#### [REQUEST]
Quote the listing below in its entirety.

-- Begin RECORDED DATA --

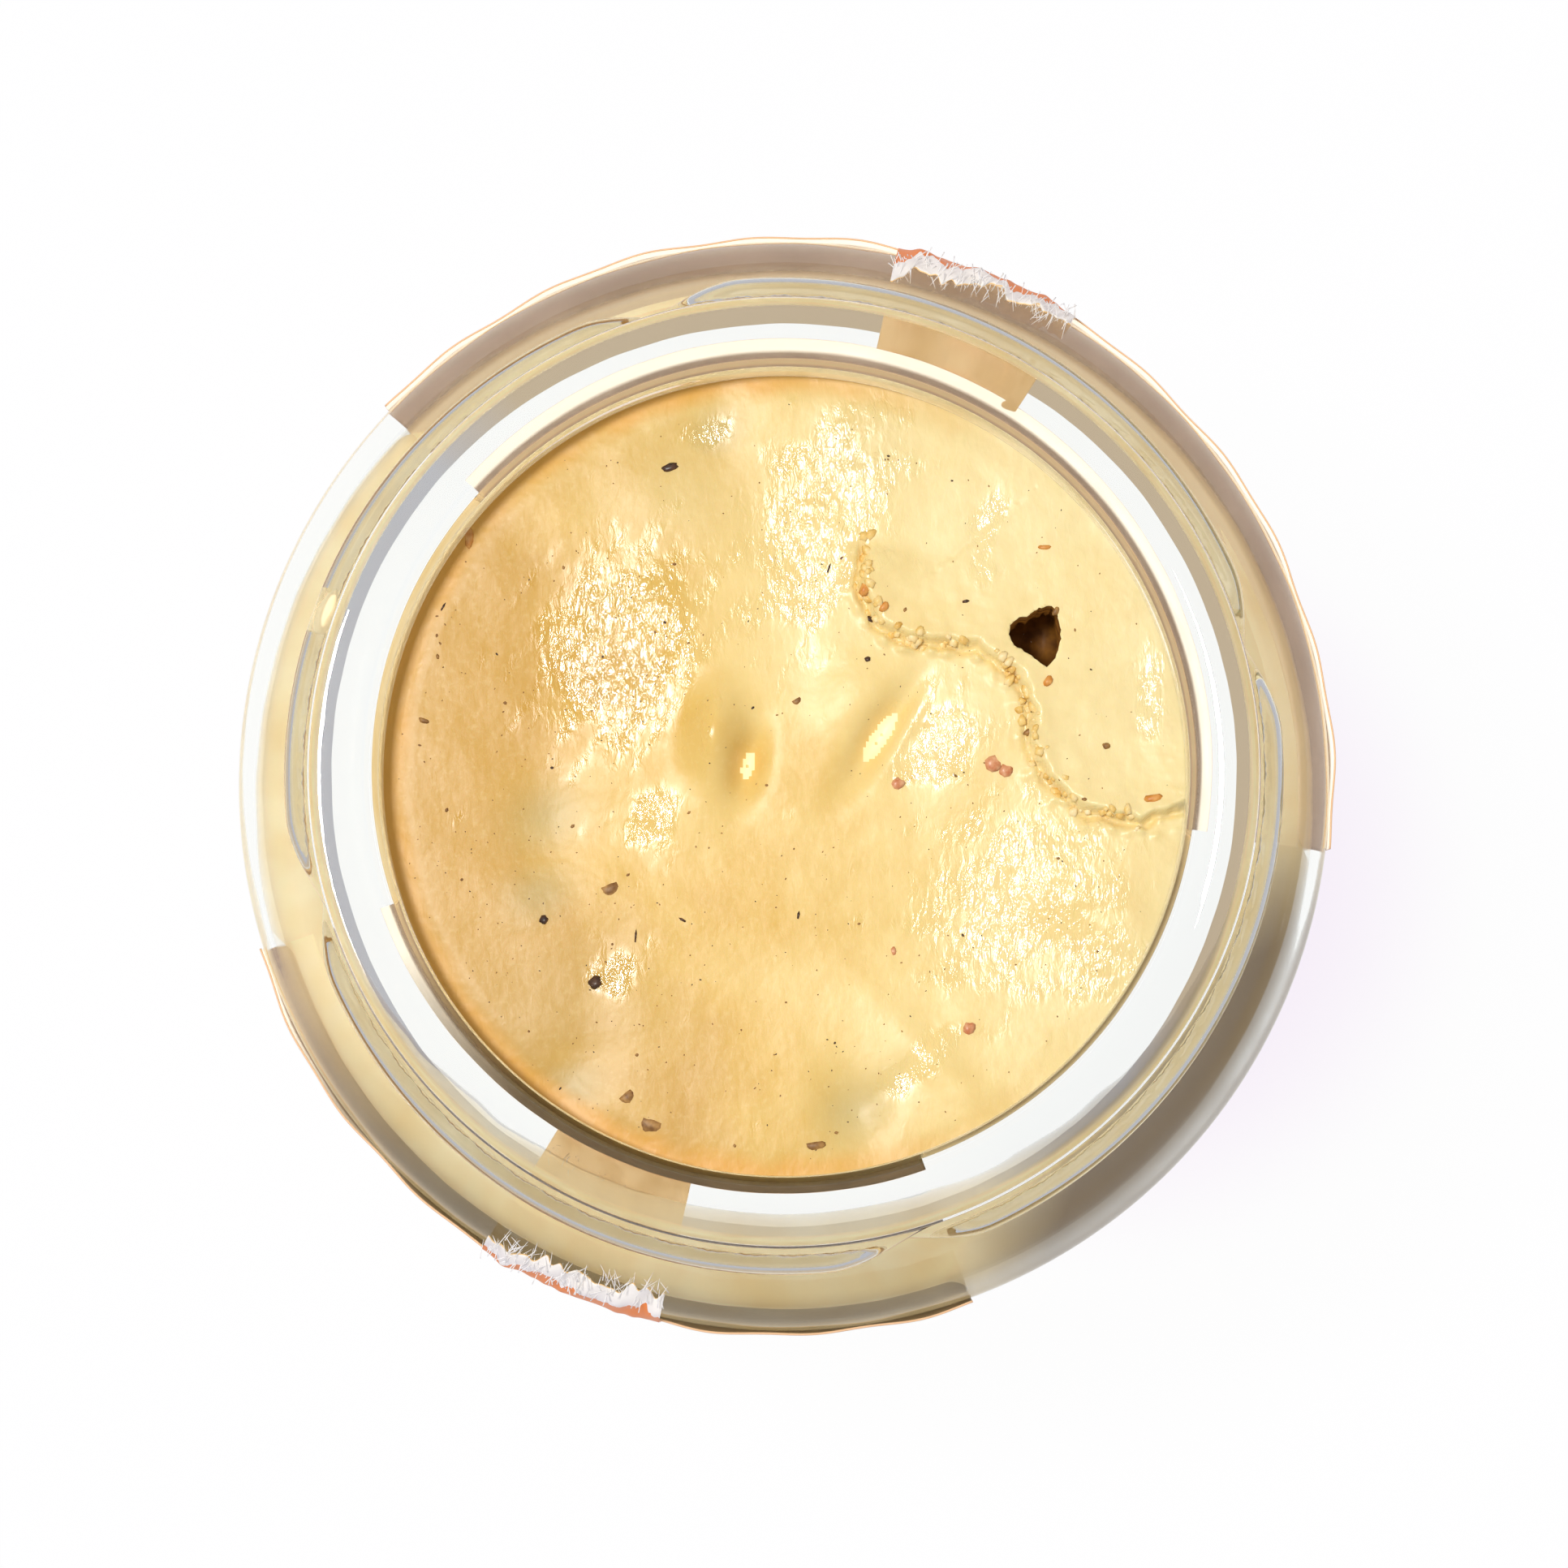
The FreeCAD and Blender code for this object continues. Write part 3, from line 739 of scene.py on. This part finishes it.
def arc(start, middle, end, count):
    """Points on the arc through three places, without its last point."""
    (ax, ay), (bx, by), (cx, cy) = start, middle, end
    d = 2 * (ax * (by - cy) + bx * (cy - ay) + cx * (ay - by))
    a, b, c = (x * x + y * y for x, y in (start, middle, end))
    ux = (a * (by - cy) + b * (cy - ay) + c * (ay - by)) / d
    uy = (a * (cx - bx) + b * (ax - cx) + c * (bx - ax)) / d
    radius = math.hypot(ax - ux, ay - uy)
    first, through, last = (math.atan2(q[1] - uy, q[0] - ux) for q in (start, middle, end))
    turn = (last - first) % math.tau
    if (through - first) % math.tau > turn:
        turn -= math.tau
    angles = [first + turn * i / count for i in range(count)]
    return [(ux + radius * math.cos(angle), uy + radius * math.sin(angle)) for angle in angles]


def make_hole_cutter():
    """A heart-shaped plug, the form of the hole left in the skin."""
    notch, left_low, tip, right_top = (-0.48, 1.18), (-1.30, -0.62), (0.78, -2.02), (1.15, 1.78)
    outline = arc(notch, (-1.50, 0.62), left_low, 14)
    outline += [
        (left_low[0] + (tip[0] - left_low[0]) * i / 10, left_low[1] + (tip[1] - left_low[1]) * i / 10)
        for i in range(10)
    ]
    outline += arc(tip, (1.60, -0.05), right_top, 16)
    outline += arc(right_top, (0.22, 1.66), notch, 12)
    plug = begin(bpy.ops.mesh.primitive_circle_add, "hole_plug", vertices=len(outline), radius=MM,
                 fill_type="NGON")
    rng = random.Random(4)
    co = points(plug)
    for i, (x, y) in enumerate(outline):
        co[i] = (HOLE[0] + x + rng.uniform(-0.05, 0.05), HOLE[1] + y + rng.uniform(-0.05, 0.05),
                 FILL_LEVEL + 1.5)
    set_points(plug, co)
    edit(plug)
    bpy.ops.mesh.select_all(action="SELECT")
    bpy.ops.mesh.extrude_region_move(TRANSFORM_OT_translate={"value": (0, 0, -(HOLE_DEPTH + 1.5) * MM)})
    face_outward()
    plug.data.materials.append(hole_wall())
    return plug


def keep_shares(piece):
    """Writes how wet each point of the top is, and how much painted shade it gets in dips, broad zones and
    by the glass.
    """
    co = points(piece)
    x, y = co[:, 0], co[:, 1]
    top = (co[:, 2] > FILL_LEVEL - 2.5).astype(float)
    wet = wet_share(x, y)
    painted_grey_shade = np.zeros_like(x)
    for spot_x, spot_y, size in SHADED_DIPS:
        painted_grey_shade = np.maximum(painted_grey_shade, spot_share(x, y, spot_x, spot_y, size * 0.8, size, 30))
    for spot_x, spot_y, size, share in SHADED_ZONES:
        painted_grey_shade = np.maximum(painted_grey_shade, share * spot_share(x, y, spot_x, spot_y, size * 0.8, size, 30))
    radius = np.hypot(x, y)
    # Painted shade along the glass on the left.
    left = smooth_step(-x / np.maximum(radius, 1.0), -0.75, 0.2)
    rim_painted_shade = left * (1 - smooth_step(BORE - radius + 0.4 * ripple(x, y, 3.0, 9), 0.1, 1.7))
    for name, values in (("wet", wet), ("painted_grey_shade", painted_grey_shade), ("rim_painted_shade", rim_painted_shade)):
        layer = piece.data.attributes.new(name, "FLOAT", "POINT")
        layer.data.foreach_set("value", (values * top).astype(np.float32))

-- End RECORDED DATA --

#### [ANSWER FOR THIS EXERCISE]
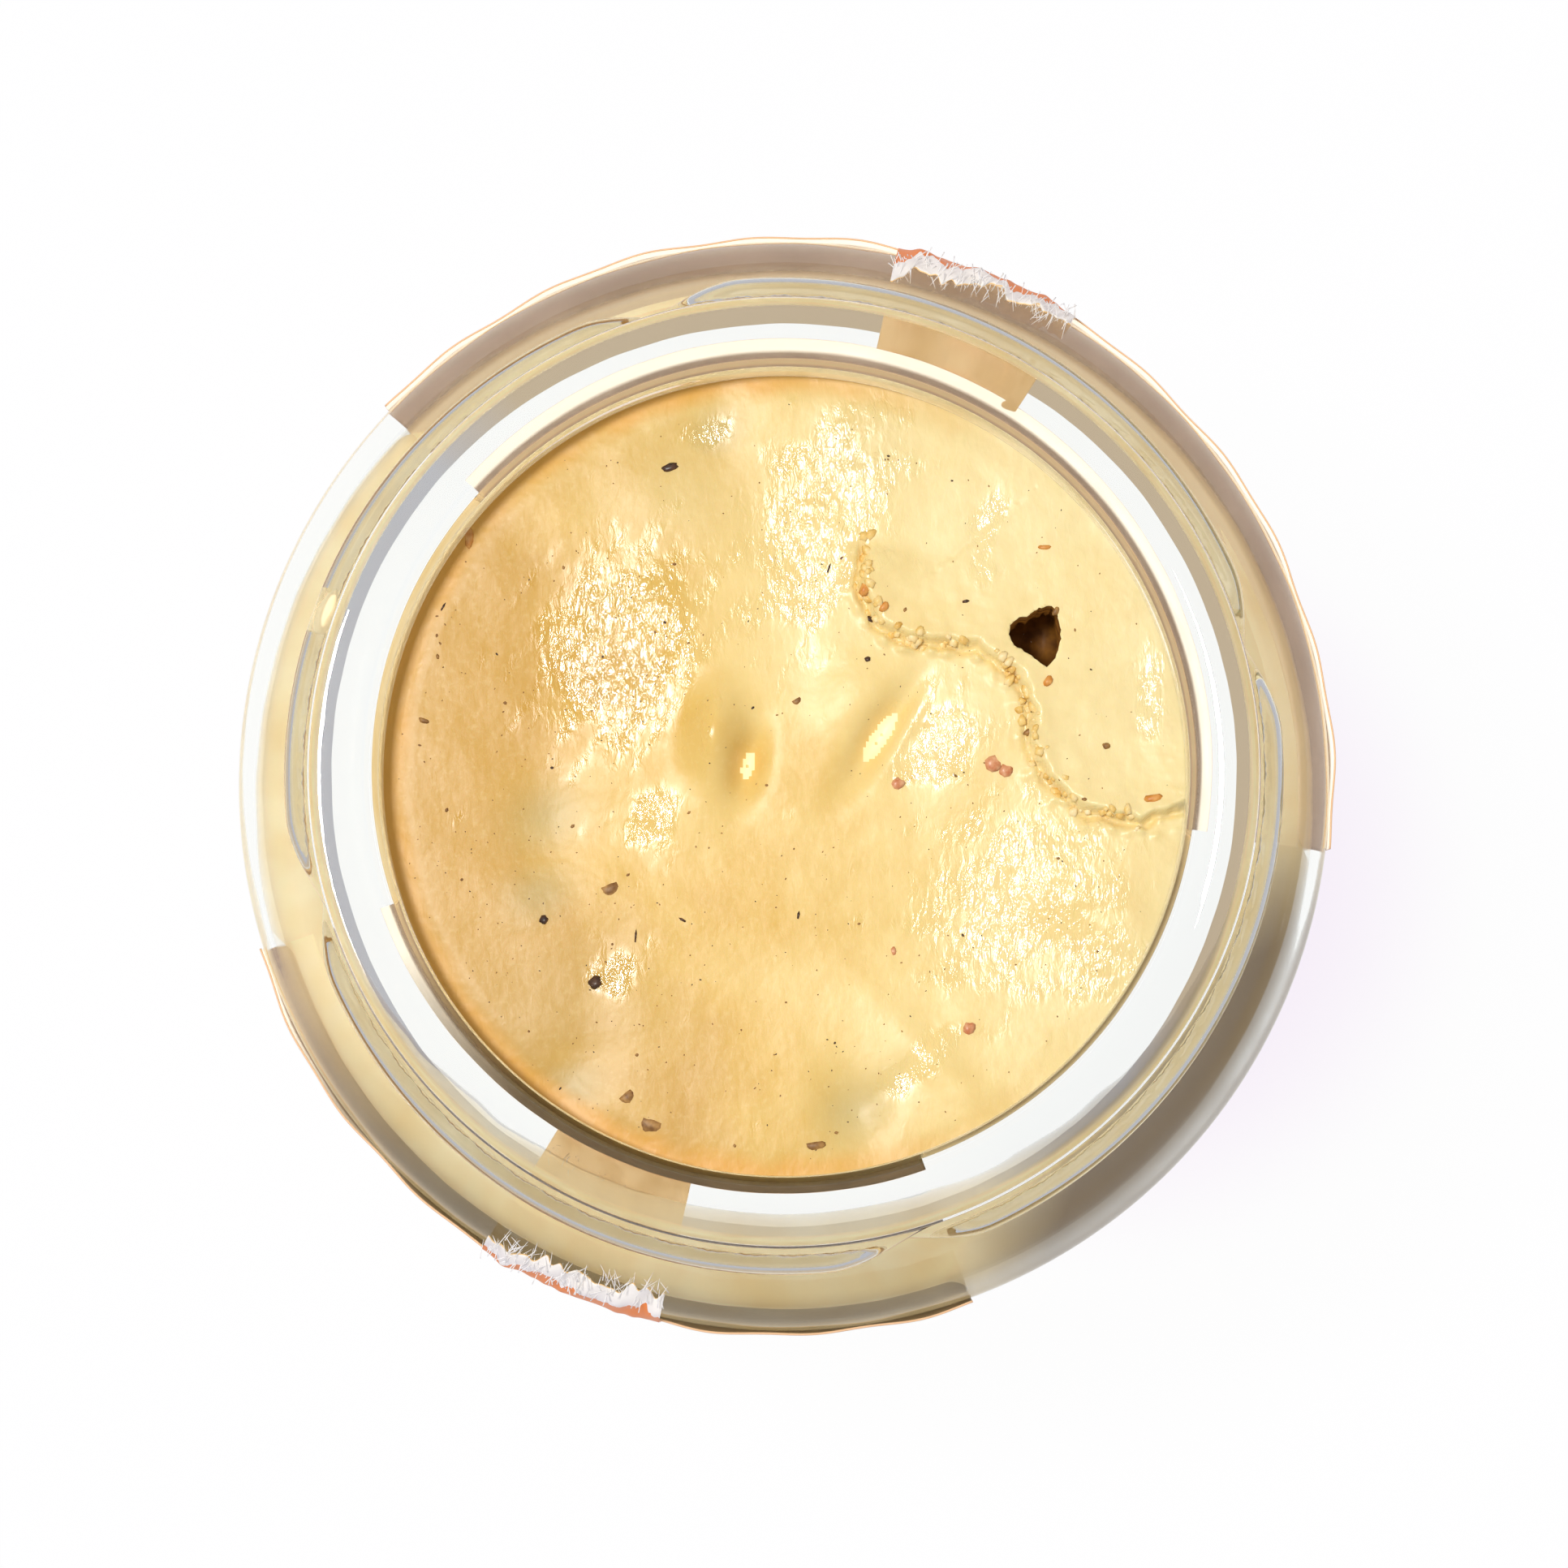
The FreeCAD and Blender code for this object continues. Write part 3, from line 739 of scene.py on. This part finishes it.
def arc(start, middle, end, count):
    """Points on the arc through three places, without its last point."""
    (ax, ay), (bx, by), (cx, cy) = start, middle, end
    d = 2 * (ax * (by - cy) + bx * (cy - ay) + cx * (ay - by))
    a, b, c = (x * x + y * y for x, y in (start, middle, end))
    ux = (a * (by - cy) + b * (cy - ay) + c * (ay - by)) / d
    uy = (a * (cx - bx) + b * (ax - cx) + c * (bx - ax)) / d
    radius = math.hypot(ax - ux, ay - uy)
    first, through, last = (math.atan2(q[1] - uy, q[0] - ux) for q in (start, middle, end))
    turn = (last - first) % math.tau
    if (through - first) % math.tau > turn:
        turn -= math.tau
    angles = [first + turn * i / count for i in range(count)]
    return [(ux + radius * math.cos(angle), uy + radius * math.sin(angle)) for angle in angles]


def make_hole_cutter():
    """A heart-shaped plug, the form of the hole left in the skin."""
    notch, left_low, tip, right_top = (-0.48, 1.18), (-1.30, -0.62), (0.78, -2.02), (1.15, 1.78)
    outline = arc(notch, (-1.50, 0.62), left_low, 14)
    outline += [
        (left_low[0] + (tip[0] - left_low[0]) * i / 10, left_low[1] + (tip[1] - left_low[1]) * i / 10)
        for i in range(10)
    ]
    outline += arc(tip, (1.60, -0.05), right_top, 16)
    outline += arc(right_top, (0.22, 1.66), notch, 12)
    plug = begin(bpy.ops.mesh.primitive_circle_add, "hole_plug", vertices=len(outline), radius=MM,
                 fill_type="NGON")
    rng = random.Random(4)
    co = points(plug)
    for i, (x, y) in enumerate(outline):
        co[i] = (HOLE[0] + x + rng.uniform(-0.05, 0.05), HOLE[1] + y + rng.uniform(-0.05, 0.05),
                 FILL_LEVEL + 1.5)
    set_points(plug, co)
    edit(plug)
    bpy.ops.mesh.select_all(action="SELECT")
    bpy.ops.mesh.extrude_region_move(TRANSFORM_OT_translate={"value": (0, 0, -(HOLE_DEPTH + 1.5) * MM)})
    face_outward()
    plug.data.materials.append(hole_wall())
    return plug


def keep_shares(piece):
    """Writes how wet each point of the top is, and how much painted shade it gets in dips, broad zones and
    by the glass.
    """
    co = points(piece)
    x, y = co[:, 0], co[:, 1]
    top = (co[:, 2] > FILL_LEVEL - 2.5).astype(float)
    wet = wet_share(x, y)
    painted_grey_shade = np.zeros_like(x)
    for spot_x, spot_y, size in SHADED_DIPS:
        painted_grey_shade = np.maximum(painted_grey_shade, spot_share(x, y, spot_x, spot_y, size * 0.8, size, 30))
    for spot_x, spot_y, size, share in SHADED_ZONES:
        painted_grey_shade = np.maximum(painted_grey_shade, share * spot_share(x, y, spot_x, spot_y, size * 0.8, size, 30))
    radius = np.hypot(x, y)
    # Painted shade along the glass on the left.
    left = smooth_step(-x / np.maximum(radius, 1.0), -0.75, 0.2)
    rim_painted_shade = left * (1 - smooth_step(BORE - radius + 0.4 * ripple(x, y, 3.0, 9), 0.1, 1.7))
    for name, values in (("wet", wet), ("painted_grey_shade", painted_grey_shade), ("rim_painted_shade", rim_painted_shade)):
        layer = piece.data.attributes.new(name, "FLOAT", "POINT")
        layer.data.foreach_set("value", (values * top).astype(np.float32))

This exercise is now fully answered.